政治的チャンスを空費する渡辺喜美氏 |
自民党の渡辺喜美・元行政改革担当相が、24日、民主党提出の「衆院解散を求める決議」に、党の方針に造反、賛成した。
が、その後の渡辺氏の記者会見を見て、呆れざるを得なかった。
政策の話が全くなく、「党の前に国家国民がある」「閉塞感を打破するには解散総選挙しかない」といった曖昧なキャッチフレーズが並ぶばかりだったからだ。国民を舐めているとしか思えない。
「自分は行政改革に政治生命を掛けてきたが、麻生首相は骨抜きにするばかりだ。

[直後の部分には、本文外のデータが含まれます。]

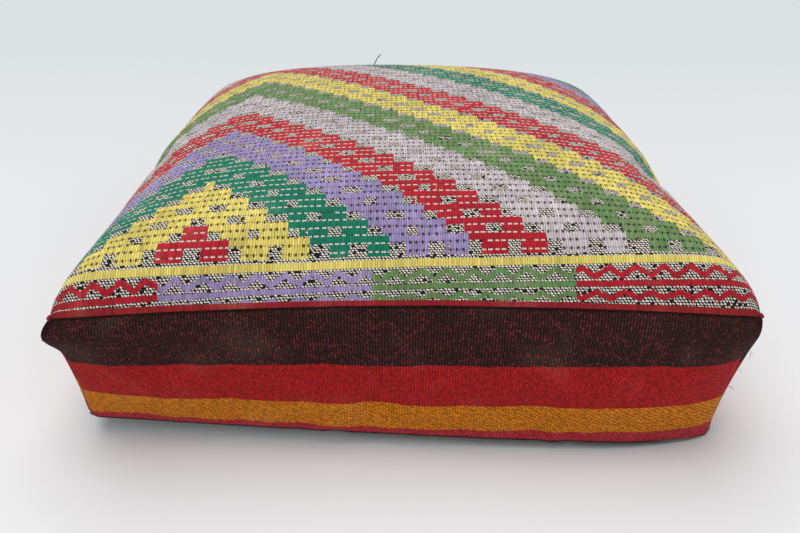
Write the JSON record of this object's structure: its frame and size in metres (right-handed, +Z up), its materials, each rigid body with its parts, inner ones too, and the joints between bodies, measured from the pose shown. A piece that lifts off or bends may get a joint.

座してみているわけにはいかない」とでも言えば、反乱の動機も理念もはっきりするはずだが、せっかくニュースの時間帯に政策・政治理念を説明する機会を得ながら、いとも無造作に空費してしまっている。
行政のムダを厳しく批判してきた渡辺氏だが、政治的チャンスのムダには無感覚なようだ。

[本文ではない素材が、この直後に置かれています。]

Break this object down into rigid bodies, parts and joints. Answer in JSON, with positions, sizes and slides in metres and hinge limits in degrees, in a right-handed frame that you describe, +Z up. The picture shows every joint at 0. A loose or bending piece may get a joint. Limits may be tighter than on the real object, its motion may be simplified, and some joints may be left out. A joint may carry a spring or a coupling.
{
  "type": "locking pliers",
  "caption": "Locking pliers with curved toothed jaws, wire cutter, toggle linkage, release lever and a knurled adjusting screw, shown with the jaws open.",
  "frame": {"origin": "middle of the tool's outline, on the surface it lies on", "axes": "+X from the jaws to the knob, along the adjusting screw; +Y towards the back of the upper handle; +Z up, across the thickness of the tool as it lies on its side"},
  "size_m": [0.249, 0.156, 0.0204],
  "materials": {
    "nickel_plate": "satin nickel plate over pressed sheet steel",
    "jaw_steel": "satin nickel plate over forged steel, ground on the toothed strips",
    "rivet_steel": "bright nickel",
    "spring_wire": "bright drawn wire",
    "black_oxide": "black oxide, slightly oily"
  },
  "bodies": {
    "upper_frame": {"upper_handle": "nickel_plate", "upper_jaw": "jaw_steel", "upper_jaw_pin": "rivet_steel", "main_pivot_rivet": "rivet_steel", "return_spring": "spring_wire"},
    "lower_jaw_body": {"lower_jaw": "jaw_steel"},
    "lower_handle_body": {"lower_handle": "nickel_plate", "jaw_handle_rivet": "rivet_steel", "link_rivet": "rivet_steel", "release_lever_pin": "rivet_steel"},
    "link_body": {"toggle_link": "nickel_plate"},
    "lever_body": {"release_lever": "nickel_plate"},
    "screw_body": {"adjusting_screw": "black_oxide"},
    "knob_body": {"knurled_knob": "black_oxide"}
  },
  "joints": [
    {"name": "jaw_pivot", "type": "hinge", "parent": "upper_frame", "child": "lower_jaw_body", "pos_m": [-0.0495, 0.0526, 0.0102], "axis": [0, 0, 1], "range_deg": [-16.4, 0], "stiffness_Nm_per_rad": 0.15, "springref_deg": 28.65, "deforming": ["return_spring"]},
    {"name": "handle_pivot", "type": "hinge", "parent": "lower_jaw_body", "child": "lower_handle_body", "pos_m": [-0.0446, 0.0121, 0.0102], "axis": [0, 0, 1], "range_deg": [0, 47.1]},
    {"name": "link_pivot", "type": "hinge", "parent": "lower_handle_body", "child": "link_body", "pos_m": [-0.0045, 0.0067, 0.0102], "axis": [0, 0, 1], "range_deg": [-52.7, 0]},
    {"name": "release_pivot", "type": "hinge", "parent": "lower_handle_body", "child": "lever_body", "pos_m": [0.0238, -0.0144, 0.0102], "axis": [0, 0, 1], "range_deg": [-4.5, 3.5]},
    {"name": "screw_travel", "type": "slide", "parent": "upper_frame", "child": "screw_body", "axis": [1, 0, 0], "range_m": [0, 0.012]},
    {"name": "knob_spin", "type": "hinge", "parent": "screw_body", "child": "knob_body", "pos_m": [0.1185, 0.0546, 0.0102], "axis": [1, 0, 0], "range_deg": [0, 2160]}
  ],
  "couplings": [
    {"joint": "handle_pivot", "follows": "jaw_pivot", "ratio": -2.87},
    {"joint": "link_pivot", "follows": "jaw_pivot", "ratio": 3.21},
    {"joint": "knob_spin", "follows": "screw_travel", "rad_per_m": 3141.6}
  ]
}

加藤紘一への敬慕を公言する後藤田正純のような間の抜けた議員を、側近兼飲み友だちに重用している辺りにも軽さが感じられる。
渡辺氏は、適度の注目を楽しみつつ満を持して立つつもりかも知れないが、山花貞夫(旧社会党)の二の舞ともなりかねない。
山花は、社会党の枠を超えた「リベラル新党」の結成を模索しつつ、なかなか決断できず、ようやく意を決して仲間と離脱届を出そうとした日の朝に阪神・淡路大震災が発生(1995年1月17日)、混乱の中で新党結成は立ち消えとなり、失意の内に世を去った。
渡辺氏のこの日の造反も、夜のニュース以降は、元タレント飯島愛さん死亡の報にかき消されがちだった。
いざ決起という日に、大物タレントに関する大事件でも起これば、渡辺氏の満を持した会見も簡単に吹っ飛ぶだろう。いまある機会をムダにすべきでない。